Even more alarmingly, Bonnet also disclosed that this pact was known to a number of leading French officials, among them the chief of staff to François Mitterrand, then the president of France. The parallels here with the AMIA situation are striking, one of them being the equivalent pact concluded in 2013 between Iran and the Argentinian government led by Cristina Kirchner; that agreement effectively ruled out the prospect of the bombers ever seeing the inside of a courtroom.

Is it possible to imagine such an agreement being struck by France if the terrorists had instead attacked the restaurant at the Hotel George V in Paris, or by Argentina if the targeted building had housed the country’s Interior Ministry?

And of course terrorists and their sponsors are also less likely to choose such targets. They have long understood that attacks on Jewish communities are judged by a different yardstick, are more “understandable,” and need to be relegated to the category of regrettable intrusions into third-party countries by Middle Eastern politics, further complicated in each such country by the problematic affiliation of Diaspora Jews with the state of Israel.

 

Indeed, a good two years before the Rue des Rosiers attack, following another terrorist outrage against a Jewish institution in Paris, Raymond Barre, then prime minister, acknowledged this reality. On October 3, 1980, a powerful bomb exploded near the entrance of the Reform synagogue on the Rue Copernic, wounding nearly 50 people and killing four: specifically, three Frenchmen and a young woman who turned out to be an Israeli tourist.

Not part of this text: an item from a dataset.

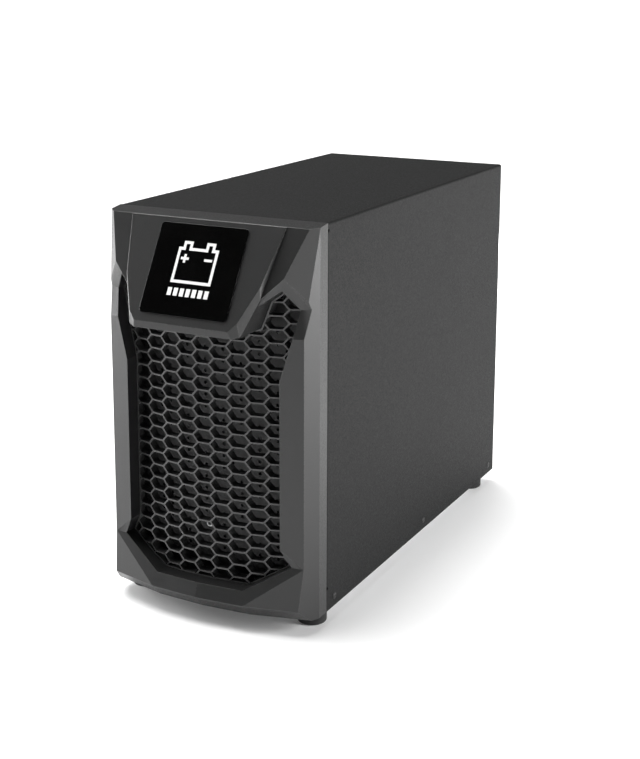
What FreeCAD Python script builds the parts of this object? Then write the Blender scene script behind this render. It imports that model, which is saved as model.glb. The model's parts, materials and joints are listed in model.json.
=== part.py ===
import FreeCAD, Part

import math
import os

from FreeCAD import Vector

# External battery cabinet for a tower uninterruptible power supply.
# Millimetres. X is to the right, Y to the back, Z up. Shapes are drawn with Y = 0 on the seam between the
# plastic bezel and the steel cover, and Z = 0 on the underside of the cover. They are moved on export, so
# that the origin is under the middle of the whole object, on the surface that the feet stand on.

# ---- driving dimensions -------------------------------------------------------------------------------
WIDTH = 190.0
HEIGHT = 317.0
DEPTH = 380.0
FOOT_HEIGHT = 11.5
FOOT_RADIUS = 12.0
STEEL = 1.2
GAP = 0.3
FIT = 0.05
PAST = 1.0
FRONT_REACH = 61.8
REAR_REACH = DEPTH + 10.0
HALF = WIDTH / 2
INNER_HALF = HALF - STEEL - GAP
RIGHT = Vector(1, 0, 0)
BACK = Vector(0, 1, 0)
UP = Vector(0, 0, 1)
ORIGIN_SHIFT = Vector(0, -(REAR_REACH - FRONT_REACH) / 2, FOOT_HEIGHT)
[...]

Interviewed on French television after the attack, which was blamed on far-right extremists but was more probably the work of Palestinians, Barre committed what those of a more generous disposition might describe as an unfortunate slip of the tongue. “This odious bombing,” he said, “was aimed at striking Jews who were going to the synagogue, and it hit innocent French people who were crossing the Rue Copernic.”

However distasteful, Barre’s remark was inadvertently enlightening. When Jews are in the crosshairs, an act of terrorism that might otherwise generate appalled outrage and swift police work could be rationalized if not excused. Some such thinking has left an indelible mark on governmental, judicial, and law-enforcement responses to anti-Semitic terror both in France and elsewhere in Europe. If it can be boiled down to a single principle, it is this: when it comes to the victims of Islamist-inspired terrorism, Diaspora Jews are innocent, but not as innocent as others.

Today, as then, terrorists can (and do) make the same calculation. Over the last decade in France, eight Jews have been killed by Islamist terrorists, three of them small children gunned down at a Jewish school in Toulouse in 2012. This has occurred amidst an atmosphere of rising anti-Semitism in the country and, with it, a broader tolerance of extreme violence directed at Jews.

Of course, terrorists have struck at many more general targets in France during the same time period, but these are seen by politicians and the media unambiguously as attacks on France itself, and not “merely” as attacks on Jews who happen to be living in France. This practical distinction between Jew and non-Jew, which has licensed bloodshed in the past, will no doubt do so again.